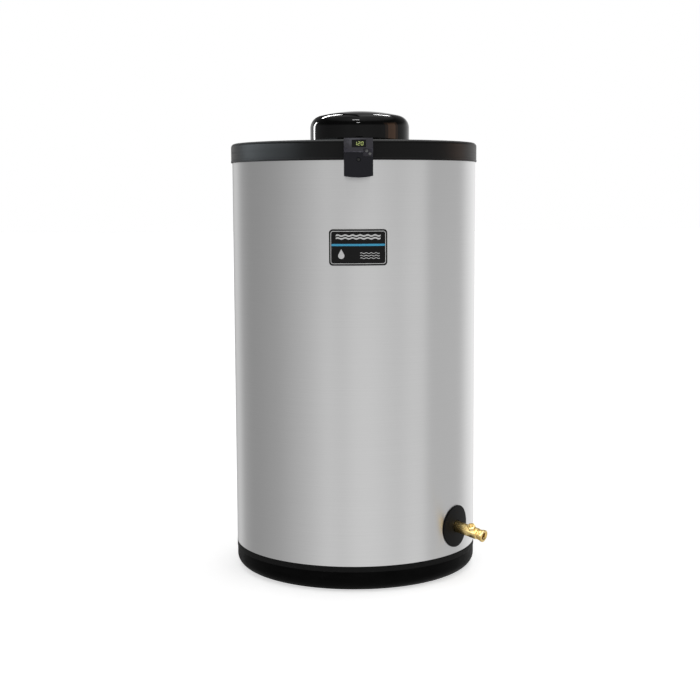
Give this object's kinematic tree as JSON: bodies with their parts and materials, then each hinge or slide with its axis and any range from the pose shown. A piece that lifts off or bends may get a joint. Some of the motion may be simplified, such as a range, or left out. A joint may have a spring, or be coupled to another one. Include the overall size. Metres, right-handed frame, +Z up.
{
  "type": "indirect-fired storage water heater",
  "caption": "Upright cylindrical storage water heater with a steel jacket, black lid and base, a domed access cover, a front temperature control and a brass drain cock.",
  "frame": {"origin": "centre of the base pan's underside, on the floor and on the tank's axis", "axes": "+Z up along the tank's axis; the front, with the temperature control and badge, faces -Y; the drain cock stands out between -Y and +X"},
  "size_m": [0.6023, 0.6515, 1.1134],
  "materials": {
    "stainless_steel": "satin",
    "jacket_sheet": "satin",
    "zinc_plated_steel": "satin",
    "cast_brass": "polished",
    "black_plastic": "satin",
    "gloss_black_plastic": "gloss",
    "grey_plastic": "satin",
    "black_rubber": "matte",
    "insulating_foam": "matte",
    "white_seat": "satin",
    "display_glass": "gloss",
    "circuit_board": "matte",
    "badge_foil": "satin"
  },
  "bodies": {
    "heater": {"access_bolt_1": "zinc_plated_steel", "access_bolt_2": "zinc_plated_steel", "access_bolt_3": "zinc_plated_steel", "access_bolt_4": "zinc_plated_steel", "access_bolt_5": "zinc_plated_steel", "access_bolt_6": "zinc_plated_steel", "access_cover_plate": "stainless_steel", "access_gasket": "black_rubber", "badge_face": "badge_foil", "badge_plate": "grey_plastic", "base_pan": "black_plastic", "boiler_return_coupling": "stainless_steel", "boiler_return_plate": "black_plastic", "boiler_supply_coupling": "stainless_steel", "boiler_supply_plate": "black_plastic", "bottom_insulation_pad": "insulating_foam", "cable_grommet": "black_rubber", "circuit_board": "circuit_board", "coil_support_1": "stainless_steel", "coil_support_2": "stainless_steel", "coil_support_3": "stainless_steel", "cold_inlet_coupling": "stainless_steel", "cold_inlet_plate": "black_plastic", "cold_inlet_tube": "stainless_steel", "control_back_box": "grey_plastic", "control_bracket": "zinc_plated_steel", "control_cover": "grey_plastic", "control_cover_screw": "zinc_plated_steel", "display_head": "grey_plastic", "display_module": "circuit_board", "display_window": "display_glass", "drain_coupling": "stainless_steel", "drain_packing_nut": "cast_brass", "drain_plate": "black_plastic", "drain_seat_inner": "white_seat", "drain_seat_outer": "white_seat", "drain_valve_body": "cast_brass", "foam_insulation": "insulating_foam", "heating_coil": "stainless_steel", "hot_outlet_coupling": "stainless_steel", "hot_outlet_plate": "black_plastic", "hot_outlet_tube": "stainless_steel", "jacket": "jacket_sheet", "relief_valve_coupling": "stainless_steel", "relief_valve_plate": "black_plastic", "sensor_cable": "black_rubber", "sensor_probe": "stainless_steel", "support_ring": "stainless_steel", "tank_shell": "stainless_steel", "terminal_block": "circuit_board", "thermowell": "cast_brass", "top_lid": "black_plastic"},
    "dome": {"dome_cover": "gloss_black_plastic"},
    "drain_spindle": {"drain_stem": "cast_brass", "drain_ball": "cast_brass"},
    "up_button": {"button_up": "black_rubber"},
    "down_button": {"button_down": "black_rubber"}
  },
  "joints": [
    {"name": "cover_lift", "type": "slide", "parent": "heater", "child": "dome", "axis": [0, 0, 1], "range_m": [0, 0.15]},
    {"name": "drain_turn", "type": "hinge", "parent": "heater", "child": "drain_spindle", "pos_m": [0.27118, -0.20883, 0.11817], "axis": [-0.2373, -0.5412, 0.8067], "range_deg": [0, 90]},
    {"name": "up_press", "type": "slide", "parent": "heater", "child": "up_button", "axis": [0, 1, 0], "range_m": [0, 0.001], "stiffness_N_per_m": 400},
    {"name": "down_press", "type": "slide", "parent": "heater", "child": "down_button", "axis": [0, 1, 0], "range_m": [0, 0.001], "stiffness_N_per_m": 400}
  ]
}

● **Exercise**
From the data above, extract every line in its exact form.

● **Answer for the task**
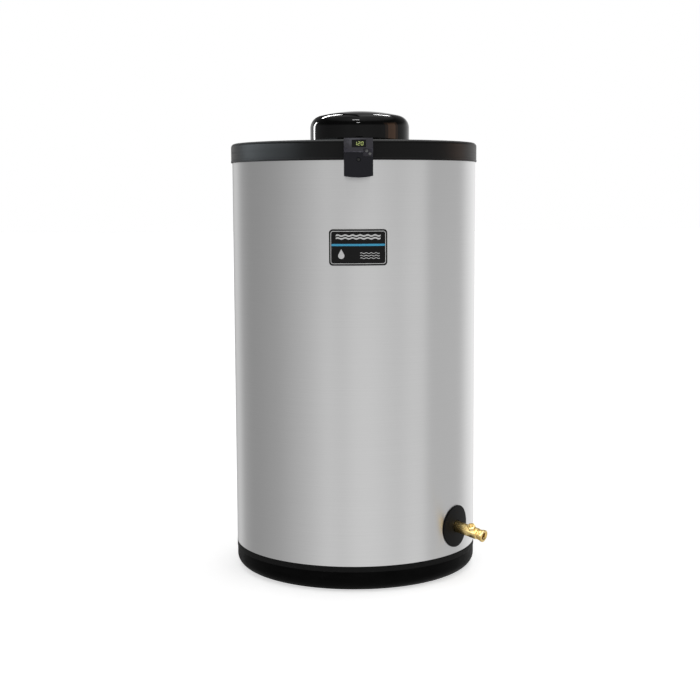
Give this object's kinematic tree as JSON: bodies with their parts and materials, then each hinge or slide with its axis and any range from the pose shown. A piece that lifts off or bends may get a joint. Some of the motion may be simplified, such as a range, or left out. A joint may have a spring, or be coupled to another one. Include the overall size. Metres, right-handed frame, +Z up.
{
  "type": "indirect-fired storage water heater",
  "caption": "Upright cylindrical storage water heater with a steel jacket, black lid and base, a domed access cover, a front temperature control and a brass drain cock.",
  "frame": {"origin": "centre of the base pan's underside, on the floor and on the tank's axis", "axes": "+Z up along the tank's axis; the front, with the temperature control and badge, faces -Y; the drain cock stands out between -Y and +X"},
  "size_m": [0.6023, 0.6515, 1.1134],
  "materials": {
    "stainless_steel": "satin",
    "jacket_sheet": "satin",
    "zinc_plated_steel": "satin",
    "cast_brass": "polished",
    "black_plastic": "satin",
    "gloss_black_plastic": "gloss",
    "grey_plastic": "satin",
    "black_rubber": "matte",
    "insulating_foam": "matte",
    "white_seat": "satin",
    "display_glass": "gloss",
    "circuit_board": "matte",
    "badge_foil": "satin"
  },
  "bodies": {
    "heater": {"access_bolt_1": "zinc_plated_steel", "access_bolt_2": "zinc_plated_steel", "access_bolt_3": "zinc_plated_steel", "access_bolt_4": "zinc_plated_steel", "access_bolt_5": "zinc_plated_steel", "access_bolt_6": "zinc_plated_steel", "access_cover_plate": "stainless_steel", "access_gasket": "black_rubber", "badge_face": "badge_foil", "badge_plate": "grey_plastic", "base_pan": "black_plastic", "boiler_return_coupling": "stainless_steel", "boiler_return_plate": "black_plastic", "boiler_supply_coupling": "stainless_steel", "boiler_supply_plate": "black_plastic", "bottom_insulation_pad": "insulating_foam", "cable_grommet": "black_rubber", "circuit_board": "circuit_board", "coil_support_1": "stainless_steel", "coil_support_2": "stainless_steel", "coil_support_3": "stainless_steel", "cold_inlet_coupling": "stainless_steel", "cold_inlet_plate": "black_plastic", "cold_inlet_tube": "stainless_steel", "control_back_box": "grey_plastic", "control_bracket": "zinc_plated_steel", "control_cover": "grey_plastic", "control_cover_screw": "zinc_plated_steel", "display_head": "grey_plastic", "display_module": "circuit_board", "display_window": "display_glass", "drain_coupling": "stainless_steel", "drain_packing_nut": "cast_brass", "drain_plate": "black_plastic", "drain_seat_inner": "white_seat", "drain_seat_outer": "white_seat", "drain_valve_body": "cast_brass", "foam_insulation": "insulating_foam", "heating_coil": "stainless_steel", "hot_outlet_coupling": "stainless_steel", "hot_outlet_plate": "black_plastic", "hot_outlet_tube": "stainless_steel", "jacket": "jacket_sheet", "relief_valve_coupling": "stainless_steel", "relief_valve_plate": "black_plastic", "sensor_cable": "black_rubber", "sensor_probe": "stainless_steel", "support_ring": "stainless_steel", "tank_shell": "stainless_steel", "terminal_block": "circuit_board", "thermowell": "cast_brass", "top_lid": "black_plastic"},
    "dome": {"dome_cover": "gloss_black_plastic"},
    "drain_spindle": {"drain_stem": "cast_brass", "drain_ball": "cast_brass"},
    "up_button": {"button_up": "black_rubber"},
    "down_button": {"button_down": "black_rubber"}
  },
  "joints": [
    {"name": "cover_lift", "type": "slide", "parent": "heater", "child": "dome", "axis": [0, 0, 1], "range_m": [0, 0.15]},
    {"name": "drain_turn", "type": "hinge", "parent": "heater", "child": "drain_spindle", "pos_m": [0.27118, -0.20883, 0.11817], "axis": [-0.2373, -0.5412, 0.8067], "range_deg": [0, 90]},
    {"name": "up_press", "type": "slide", "parent": "heater", "child": "up_button", "axis": [0, 1, 0], "range_m": [0, 0.001], "stiffness_N_per_m": 400},
    {"name": "down_press", "type": "slide", "parent": "heater", "child": "down_button", "axis": [0, 1, 0], "range_m": [0, 0.001], "stiffness_N_per_m": 400}
  ]
}